Spatial distribution of deterministic trends in seasonal photosynthetic activity across Canada and Alaska from 1982 through 2003 Source: (Goetz et al. 2005)
The study by Goetz et al. (2005) used the Normalized Difference Vegetation Index (NDVI) and other remote sensing data to estimate the biomass of forests in the Arctic region of Alaska and analyzed the impact of climate change on its distribution and variation. Through the analysis of long-term NDVI data, the research revealed a close correlation between forest biomass in the region and climate change, especially noting an increasing trend in forest biomass as regional temperatures rose. Additionally, the study highlighted the significant impact of fire disturbances on forest biomass, with NDVI data being able to monitor the patterns of forest recovery after fires. This research not only demonstrates the application value of NDVI in the science of global change but also emphasizes the importance of remote sensing technology in monitoring the impact of environmental changes on forest ecosystems.
3.2.2 Texture: Gray-Level Co-occurrence Matrix (GLCM)
Texture GLCM (Gray-Level Co-occurrence Matrix) is a method used to analyze the texture of images. It characterizes the texture properties of an image by examining the spatial relationships of gray levels within it. GLCM is a statistical method that constructs a matrix by calculating the co-occurrence frequency of pixel pairs with specific gray levels at a certain distance and direction. This matrix reflects the distribution of different combinations of gray levels in the image, thereby describing its texture characteristics (Lan & Liu 2018).
Continuing the analysis of textures in the Accra region, this step indeed consumed a significant amount of time… I’ve realized the significance of creating a study area polygon in QGIS~
According to the color scale, dark green corresponds to higher values, indicating that regions of dark green in the image represent areas with a higher degree of texture homogeneity. These dark green areas suggest a consistent and uniform surface characteristic, which upon verification, are largely vegetation and water bodies. In contrast, areas in yellow signify lower homogeneity, pointing to more complex or varied surface features, often associated with urban built-up areas.
Of particular interest is the ocean region in the lower right corner of the image, which also exhibits a heterogeneous texture, possibly influenced by the state of the sea surface. This suggests that for practical research, integrating GIS-related classification data for further analysis might be necessary to avoid potential misinterpretations.
3.3 Reflection
Integrating remote sensing and Geographic Information Systems (GIS) represents a new frontier in the field of image classification (Lu & Weng 2007).

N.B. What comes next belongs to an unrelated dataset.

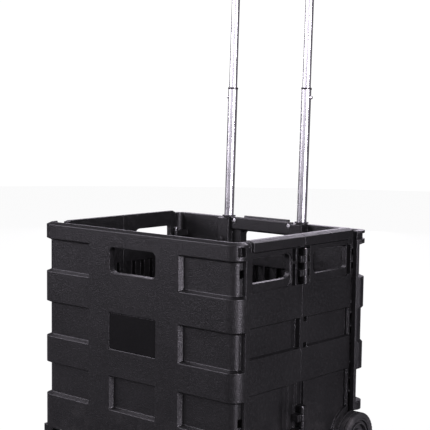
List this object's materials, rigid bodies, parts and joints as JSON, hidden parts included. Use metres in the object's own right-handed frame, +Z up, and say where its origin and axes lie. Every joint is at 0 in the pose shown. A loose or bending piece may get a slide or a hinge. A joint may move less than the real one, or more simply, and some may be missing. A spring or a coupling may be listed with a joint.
{
  "type": "folding crate trolley",
  "caption": "Folding plastic crate on two wheels with hinged sides, a lift-up floor and a telescopic pull handle with a soft grip.",
  "frame": {"origin": "on the ground, at the middle of the trolley's outline with its handle pulled out", "axes": "+Z up, +X to the right seen from the front, +Y from the front panel to the handle and wheels"},
  "size_m": [0.434, 0.3564, 0.9665],
  "materials": {
    "body_plastic": "fine textured",
    "label_plastic": "smooth satin",
    "tube_aluminium": "polished and anodised",
    "steel": "bright zinc",
    "fitting_plastic": "satin",
    "grip_plastic": "satin",
    "grip_rubber": "soft, ribbed",
    "foot_rubber": "matt",
    "hub_plastic": "satin",
    "tyre_rubber": "matt tread"
  },
  "bodies": {
    "back_frame": {"back_panel": "body_plastic", "back_corner_pins": "steel", "back_grip_plate": "body_plastic", "grip_plate_screws": "steel", "floor_hinge_rod": "steel", "outer_tube_right": "tube_aluminium", "outer_tube_left": "tube_aluminium", "outer_tube_plugs": "fitting_plastic", "tube_bushes": "fitting_plastic", "axle": "steel", "axle_spacers": "fitting_plastic", "axle_caps": "fitting_plastic"},
    "right_back_half": {"right_back_side": "body_plastic", "right_centre_pins": "steel"},
    "right_front_half": {"right_front_side": "body_plastic"},
    "left_back_half": {"left_back_side": "body_plastic", "left_centre_pins": "steel"},
    "left_front_half": {"left_front_side": "body_plastic"},
    "front_frame": {"front_panel": "body_plastic", "label_plate": "label_plastic", "front_corner_pins": "steel", "foot_pads": "foot_rubber"},
    "floor": {"floor_panel": "body_plastic"},
    "lower_stage": {"middle_tube_right": "tube_aluminium", "middle_tube_left": "tube_aluminium", "middle_tube_collars": "fitting_plastic", "middle_tube_plugs": "fitting_plastic"},
    "upper_stage": {"inner_tube_right": "tube_aluminium", "inner_tube_left": "tube_aluminium", "inner_tube_plugs": "fitting_plastic", "snap_springs": "steel", "grip_front_shell": "grip_plastic", "grip_back_shell": "grip_plastic", "grip_sleeve": "grip_rubber", "grip_screws": "steel"},
    "right_snap": {"snap_button_right": "fitting_plastic"},
    "left_snap": {"snap_button_left": "fitting_plastic"},
    "right_lock": {"lock_button_right": "fitting_plastic"},
    "left_lock": {"lock_button_left": "fitting_plastic"},
    "right_wheel": {"wheel_hub_right": "hub_plastic", "wheel_tyre_right": "tyre_rubber"},
    "left_wheel": {"wheel_hub_left": "hub_plastic", "wheel_tyre_left": "tyre_rubber"}
  },
  "joints": [
    {"name": "right_back_fold", "type": "hinge", "parent": "back_frame", "child": "right_back_half", "pos_m": [0.186, 0.12175, 0.22], "axis": [0, 0, -1], "range_deg": [0, 90]},
    {"name": "right_centre_fold", "type": "hinge", "parent": "right_back_half", "child": "right_front_half", "pos_m": [0.2052, -0.00925, 0.22], "axis": [0, 0, 1], "range_deg": [0, 180]},
    {"name": "right_front_fold", "type": "hinge", "parent": "right_front_half", "child": "front_frame", "pos_m": [0.186, -0.14025, 0.22], "axis": [0, 0, -1], "range_deg": [0, 90]},
    {"name": "left_back_fold", "type": "hinge", "parent": "back_frame", "child": "left_back_half", "pos_m": [-0.186, 0.12175, 0.22], "axis": [0, 0, 1], "range_deg": [0, 90]},
    {"name": "left_centre_fold", "type": "hinge", "parent": "left_back_half", "child": "left_front_half", "pos_m": [-0.2052, -0.00925, 0.22], "axis": [0, 0, -1], "range_deg": [0, 180]},
    {"name": "floor_fold", "type": "hinge", "parent": "back_frame", "child": "floor", "pos_m": [0, 0.1235, 0.03475], "axis": [-1, 0, 0], "range_deg": [0, 90]},
    {"name": "lower_tube_slide", "type": "slide", "parent": "back_frame", "child": "lower_stage", "axis": [0, 0.0297, 0.9996], "range_m": [-0.2, 0]},
    {"name": "upper_tube_slide", "type": "slide", "parent": "lower_stage", "child": "upper_stage", "axis": [0, 0.0297, 0.9996], "range_m": [-0.249, 0]},
    {"name": "right_snap_press", "type": "slide", "parent": "lower_stage", "child": "right_snap", "axis": [-1, 0, 0], "range_m": [0, 0.002], "stiffness_N_per_m": 400},
    {"name": "left_snap_press", "type": "slide", "parent": "lower_stage", "child": "left_snap", "axis": [1, 0, 0], "range_m": [0, 0.002], "stiffness_N_per_m": 400},
    {"name": "right_lock_press", "type": "slide", "parent": "back_frame", "child": "right_lock", "axis": [0, 1, 0], "range_m": [0, 0.0012], "stiffness_N_per_m": 600},
    {"name": "left_lock_press", "type": "slide", "parent": "back_frame", "child": "left_lock", "axis": [0, 1, 0], "range_m": [0, 0.0012], "stiffness_N_per_m": 600},
    {"name": "right_wheel_spin", "type": "hinge", "parent": "back_frame", "child": "right_wheel", "pos_m": [0.203, 0.13775, 0.0405], "axis": [1, 0, 0], "continuous": true},
    {"name": "left_wheel_spin", "type": "hinge", "parent": "back_frame", "child": "left_wheel", "pos_m": [-0.203, 0.13775, 0.0405], "axis": [1, 0, 0], "continuous": true}
  ],
  "couplings": [
    {"joint": "right_centre_fold", "follows": "right_back_fold", "ratio": 2},
    {"joint": "right_front_fold", "follows": "right_back_fold", "ratio": 1},
    {"joint": "left_back_fold", "follows": "right_back_fold", "ratio": 1},
    {"joint": "left_centre_fold", "follows": "right_back_fold", "ratio": 2}
  ]
}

This integrated approach leverages the unique advantages of each system to enhance the accuracy and efficiency of classification, overcoming the limitations of using a single technology in addressing complex land cover classification challenges.
I have come across a paper by Lan & Liu (2018) which introduces a method that utilizes GIS and domain knowledge to determine multi-scale windows for GLCM texture descriptors, significantly improving the accuracy of high-resolution remote sensing image classification. The success of this method lies in its ability to extract geographic domain knowledge from different GIS information layers (such as topographic maps, Digital Elevation Models (DEM), land use maps, etc.) and the spatial data mining of this information, which in turn influences the selection of scale parameters for GLCM texture features. This insight profoundly impacted me: GIS and remote sensing technologies are not just tools for data collection and processing, but also serve as a bridge connecting data to the deeper relationships of geographic phenomena.
This realization led me to understand that to fully exploit the potential of remote sensing and GIS data, we must step beyond traditional thinking frameworks and adopt interdisciplinary approaches to problem-solving. For instance, combining remote sensing techniques with machine learning algorithms can significantly enhance the accuracy of classification and prediction; meanwhile, the spatial analysis capabilities of GIS can provide the necessary geographic context for these algorithms, helping us better understand and interpret model results. Furthermore, integrating domain knowledge not only enhances the accuracy of data analysis but also offers new perspectives for understanding complex geographic phenomena.
3.4 References
Goetz, S. J., Bunn, A. G., Fiske, G. J., & Houghton, R. A. (2005). Satellite-observed photosynthetic trends across boreal North America associated with climate and fire disturbance. Proceedings of the National Academy of Sciences, 102(38), 13521-13525
Lan, Z. & Liu, Y. (2018). Study on multi-scale window determination for GLCM texture description in high-resolution remote sensing image geo-analysis supported by GIS and domain knowledge. ISPRS International Journal of Geo-Information, 7(5), pp.175.
Lu, D. & Weng, Q. (2007). A survey of image classification methods and techniques for improving classification performance. International Journal of Remote Sensing, 28(5), pp.823-870.
Wang, Jianghao, Yong Ge, Gerard B. M. Heuvelink, Chenghu Zhou, and Dick Brus. (2012). “Effect of the Sampling Design of Ground Control Points on the Geometric Correction of Remotely Sensed Imagery.” International Journal of Applied Earth Observation and Geoinformation 18 (August): 91–100.
Zeng, Y. et al. (2022). Optical vegetation indices for monitoring terrestrial ecosystems globally. Remote Sensing Applications: Society and Environment, 3(7), pp.477–493.